▸ WORK REQUIRED
Copy exactly, please, the lines of the data from its start through the line containing "return np.exp(-0.5 *".

** START OF PROVIDED DATA **

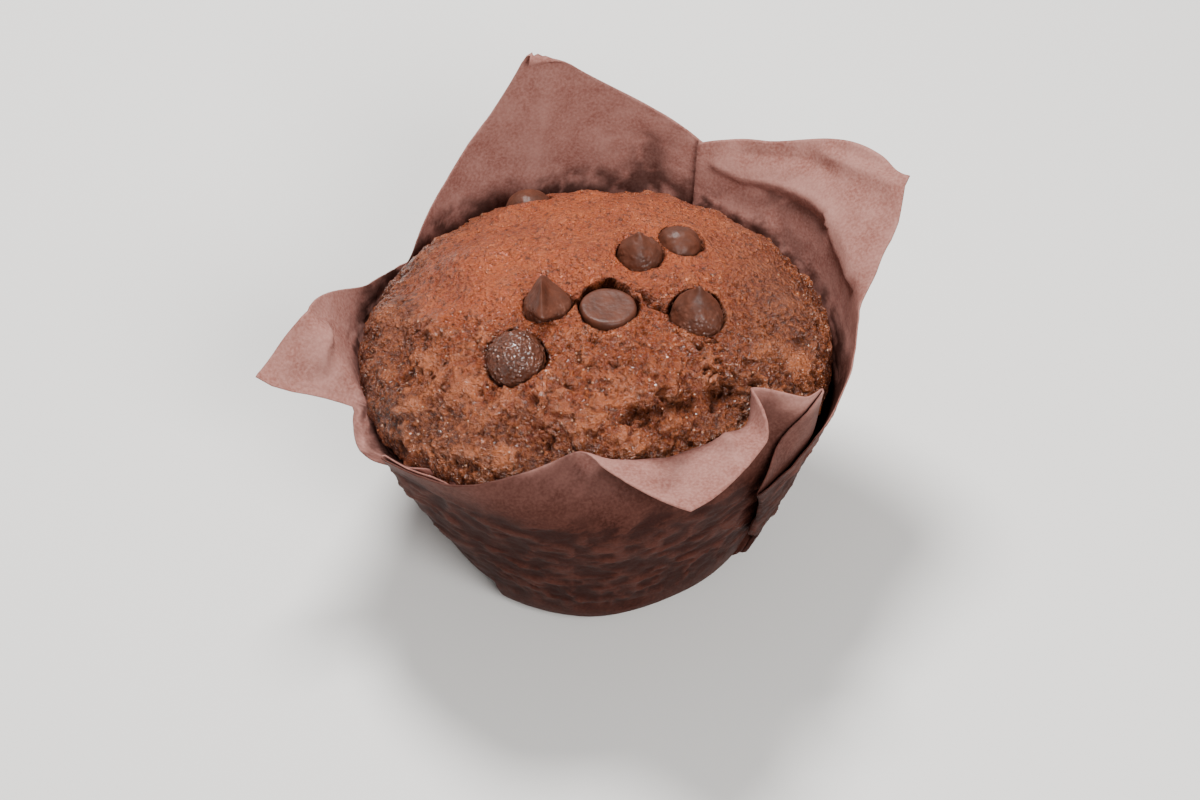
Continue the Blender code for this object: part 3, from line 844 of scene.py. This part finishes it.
# cracks that show in the crust, from and to, across and back from the middle
crustSplits = [
    {"from": (6.5, -4.5), "to": (12.5, -7.0), "width": 1.0},
    {"from": (-3.5, -5.5), "to": (-5.5, -5.0), "width": 0.8},
    {"from": (12, -27), "to": (26, -19.5), "width": 2.9},
    {"from": (5, -28.5), "to": (12, -27), "width": 2.0},
]

# distance from the middle, width, height and depth in mm, then azimuth, tilt and where it tilts to
chipKeys = ("kind", "rho", "width", "height", "depth", "azimuth", "tilt", "to")
chips = [dict(zip(chipKeys, values)) for values in (
    ("round", 22.6, 10.8, 7.6, 3.8, 230, 8, 230),
    ("drop", 11.2, 8.8, 9.4, 3.6, 218, 8, 60),
    ("disc", 7.6, 10.2, 6.0, 6.0, 284, 11, 90),
    ("drop", 19.0, 9.6, 9.6, 3.8, 337, 14, 130),
    ("drop", 9.9, 8.4, 8.0, 3.4, 40, 8, 150),
    ("round", 18.6, 8.2, 5.2, 2.8, 36, 6, 40),
    ("round", 31.8, 9.6, 7.4, 5.0, 115, 6, 110),
)]


def nearAzimuth(azimuth, centre, spread):
    away = (np.degrees(azimuth) - centre + 180) % 360 - 180
    return np.exp(-0.5 * (away / spread) ** 2)


def cragHeight(x, y):
    rng = random.Random(cake["seed"])
    total = 0
    for _ in range(cake["cragWaves"]):
        turn = rng.uniform(0, 2 * math.pi)
        length = rng.uniform(*cake["cragLengths"])
        phase = rng.uniform(0, 2 * math.pi)
        along = (math.cos(turn) * x + math.sin(turn) * y) / length
        total = total + np.sin(2 * math.pi * along + phase)
    return cake["cragHeight"] * total / math.sqrt(cake["cragWaves"] / 2)


def shoulder(azimuth):
    azBack, spreadBack, radiusLoss, heightLoss = cake["back"]
    azFront, spreadFront, frontLoss = cake["front"]
    back = nearAzimuth(azimuth, azBack, spreadBack)
    front = nearAzimuth(azimuth, azFront, spreadFront)
    radius = cake["shoulderRadius"] - radiusLoss * back - frontLoss * front
    return radius, cake["shoulderHeight"] - heightLoss * back


def domeHeight(azimuth, share):
    _, low = shoulder(azimuth)
    return low + (cake["top"] - low) * np.maximum(1 - share ** 2, 0) ** cake["domePower"]


def crustHeight(rho, azimuth):
    radius, _ = shoulder(azimuth)
    return float(domeHeight(azimuth, rho / radius))


def chipAxis(chip):
    # where a chip stands and which way is up for it
    rho = chip["rho"] * mm
    azimuth = math.radians(chip["azimuth"])
    tilt = math.radians(chip["tilt"])
    to = math.radians(chip["to"])
    step = 0.5 * mm
    slope = math.atan((crustHeight(rho - step, azimuth) - crustHeight(rho + step, azimuth)) / (2 * step))
    leanX = slope * math.cos(azimuth) + tilt * math.cos(to)
    leanY = slope * math.sin(azimuth) + tilt * math.sin(to)
    lean = math.hypot(leanX, leanY)
    way = math.atan2(leanY, leanX)
    up = Vector((math.sin(lean) * math.cos(way), math.sin(lean) * math.sin(way), math.cos(lean)))
    place = Vector((rho * math.cos(azimuth), rho * math.sin(azimuth), crustHeight(rho, azimuth)))
    turn = Matrix.Rotation(lean, 4, Vector((-math.sin(way), math.cos(way), 0)))
    return place - up * chip["depth"] * mm, up, turn


def discToCircle(n):
    u = np.linspace(-1, 1, n)
    a, b = np.meshgrid(u, u, indexing="ij")
    wide = np.abs(a) >= np.abs(b)
    safeA = np.where(a == 0, 1, a)
    safeB = np.where(b == 0, 1, b)
    r = np.where(wide, a, b)
    phi = np.where(wide, math.pi / 4 * b / safeA, math.pi / 2 - math.pi / 4 * a / safeB)
    return np.abs(r), np.arctan2(r * np.sin(phi), r * np.cos(phi))


def evenShares():
    # dome shares that step evenly along the crust
    share = np.sin(np.linspace(0, 1, 400) * math.pi / 2)
    height = domeHeight(math.radians(200), share)
    steps = np.hypot(np.diff(share * cake["shoulderRadius"]), np.diff(height))
    length = np.concatenate([[0], np.cumsum(steps)])
    return length / length[-1], share


def ragged(points, size, amount, seed):
    warp = np.stack([layeredNoise(points + n * 0.71, size, seed + n, 2) for n in range(3)], -1)
    return points + warp * amount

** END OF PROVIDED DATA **

▸ SOLUTION TO THIS PROBLEM
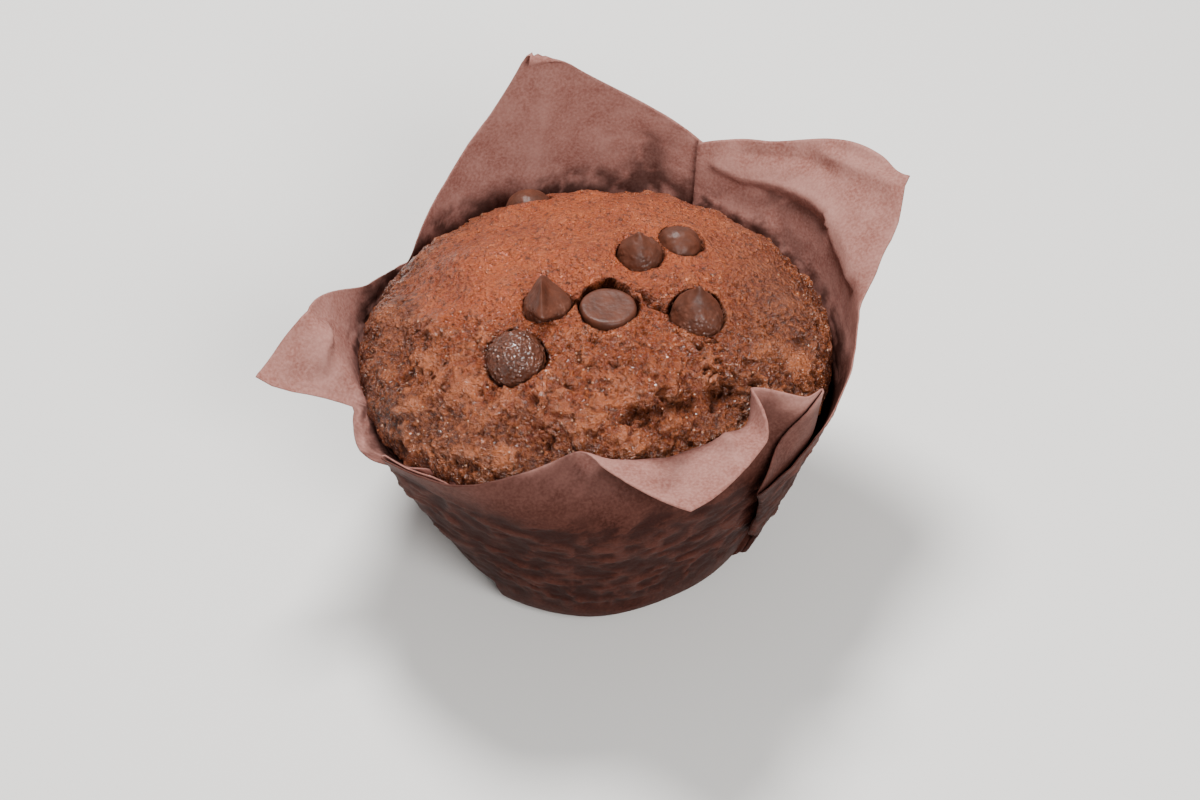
Continue the Blender code for this object: part 3, from line 844 of scene.py. This part finishes it.
# cracks that show in the crust, from and to, across and back from the middle
crustSplits = [
    {"from": (6.5, -4.5), "to": (12.5, -7.0), "width": 1.0},
    {"from": (-3.5, -5.5), "to": (-5.5, -5.0), "width": 0.8},
    {"from": (12, -27), "to": (26, -19.5), "width": 2.9},
    {"from": (5, -28.5), "to": (12, -27), "width": 2.0},
]

# distance from the middle, width, height and depth in mm, then azimuth, tilt and where it tilts to
chipKeys = ("kind", "rho", "width", "height", "depth", "azimuth", "tilt", "to")
chips = [dict(zip(chipKeys, values)) for values in (
    ("round", 22.6, 10.8, 7.6, 3.8, 230, 8, 230),
    ("drop", 11.2, 8.8, 9.4, 3.6, 218, 8, 60),
    ("disc", 7.6, 10.2, 6.0, 6.0, 284, 11, 90),
    ("drop", 19.0, 9.6, 9.6, 3.8, 337, 14, 130),
    ("drop", 9.9, 8.4, 8.0, 3.4, 40, 8, 150),
    ("round", 18.6, 8.2, 5.2, 2.8, 36, 6, 40),
    ("round", 31.8, 9.6, 7.4, 5.0, 115, 6, 110),
)]


def nearAzimuth(azimuth, centre, spread):
    away = (np.degrees(azimuth) - centre + 180) % 360 - 180
    return np.exp(-0.5 * (away / spread) ** 2)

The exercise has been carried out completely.